[Begin]
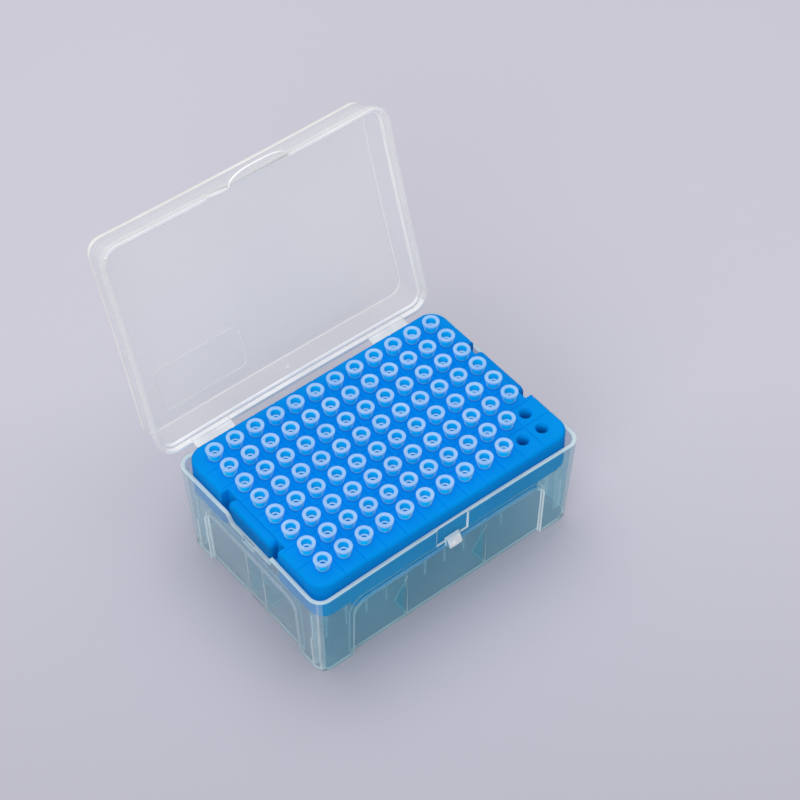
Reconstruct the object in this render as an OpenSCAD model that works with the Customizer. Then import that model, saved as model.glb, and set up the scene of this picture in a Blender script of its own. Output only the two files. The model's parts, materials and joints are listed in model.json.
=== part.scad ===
// Hinged box of pipette tips: open-bottomed base, drop-in rack plate, tips in columns and a
// shallow lid on two flexible hinge strips. The lid stands open at rest.

/* [Base] */
// Length of the base at its rim
rim_w = 120.7; // [118:0.1:121.2]
// Depth of the base at its rim
rim_d = 84.6; // [84:0.1:84.8]
// Length of the base at its foot
foot_w = 116.9; // [116:0.1:118]
// Depth of the base at its foot
foot_d = 80.1; // [79.6:0.1:81]
// Height of the base
base_h = 43; // [42.5:0.1:43.5]
// Corner radius of the base at its rim
rim_r = 5.9; // [5:0.1:7]
// Wall thickness at the rim
rim_t = 1.6; // [1.3:0.1:1.7]
// Wall thickness at the foot
foot_t = 1.1; // [1:0.1:1.2]
// How far the arched panels are set in
panel_inset = 1.5; // [1:0.1:1.6]
// Height of the arched panels
arch_top = 29.5; // [28:0.5:29.5]
// Width of the low stretch in the short sides of the rim
rim_dip_d = 26; // [22:1:28]
// Depth of the low stretch in the short sides of the rim
rim_dip_h = 3.3; // [2:0.1:3.4]

/* [Rack plate] */
// Length of the rack plate
deck_w = 115.4; // [114:0.1:115.6]
// Depth of the rack plate
deck_d = 79; // [78:0.1:79.4]
// Height of the rack plate's top face above the table
deck_top = 47.6; // [47:0.1:48]
// Thickness of the plate between the holes
plate_t = 2; // [1.5:0.1:3]
// Radius of a tip hole
hole_r = 2.12; // [2.11:0.01:2.2]
// Distance from hole to hole
pitch = 9; // [9:0.1:9]

/* [Tips] */
// Number of columns of tips
columns = 12; // [12:1:12]
// Number of tips in a full column
rows = 8; // [8:1:8]
// Overall length of a tip
tip_len = 46.3; // [45:0.1:46.5]
// Radius of the top ring of a tip
tip_ring_r = 3.25; // [3:0.05:3.4]
// Radius of a tip's mouth
tip_mouth_r = 1.95; // [1.85:0.05:2]
// Depth of a tip's mouth, down to the ledge inside it
tip_mouth_deep = 3; // [2.5:0.1:4]

/* [Lid] */
// Length of the lid at its skirt
lid_w = 124.6; // [124.4:0.1:126]
// Depth of the lid at its skirt
lid_d = 87.7; // [87.5:0.1:88]
// Height of the lid
lid_h = 15; // [14.5:0.1:18]
// Corner radius of the lid at its skirt
lid_r = 8; // [7:0.1:9]
// Thickness of the lid's walls
lid_t = 1.3; // [1:0.1:1.4]
// Width of the thumb tab
tab_w = 30; // [24:1:34]
// How far the thumb tab reaches past the lid's front
tab_out = 9.4; // [7:0.1:10]
// How far the thumb tab hangs below the lid's skirt
tab_drop = 9.5; // [8:0.1:10]

/* [Hinge] */
// Angle from closed to open
open_angle = 107; // [95:1:107]
// Distance of the hinge line behind the middle of the base
hinge_y = 45.45; // [45.4:0.05:45.6]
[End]
Exercise objective: Each line from the top of the material above through the line with "open at rest." must be echoed exactly, and no other line.

Response to this task:
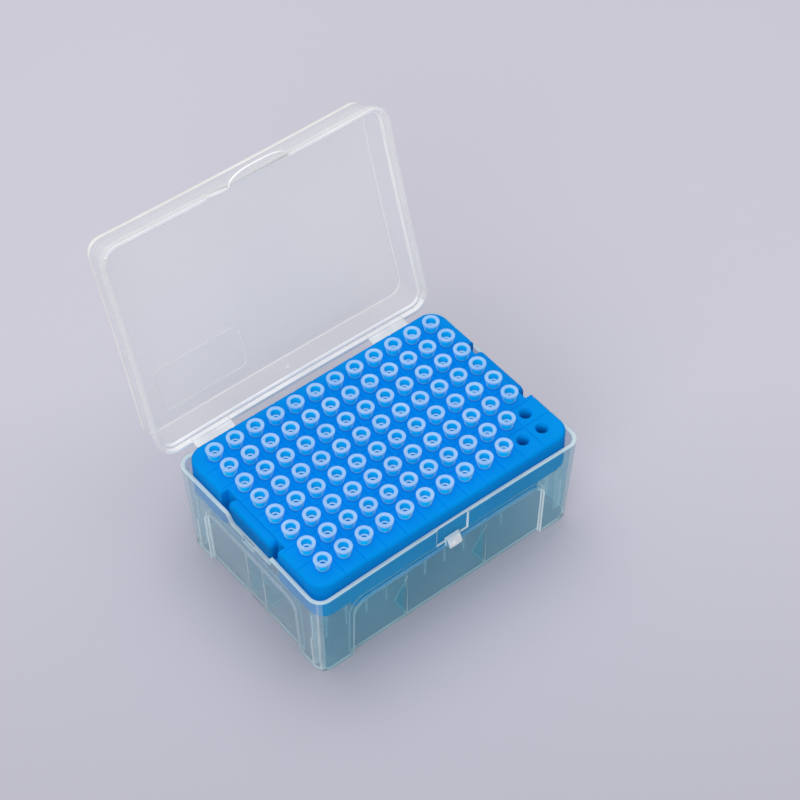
Reconstruct the object in this render as an OpenSCAD model that works with the Customizer. Then import that model, saved as model.glb, and set up the scene of this picture in a Blender script of its own. Output only the two files. The model's parts, materials and joints are listed in model.json.
=== part.scad ===
// Hinged box of pipette tips: open-bottomed base, drop-in rack plate, tips in columns and a
// shallow lid on two flexible hinge strips. The lid stands open at rest.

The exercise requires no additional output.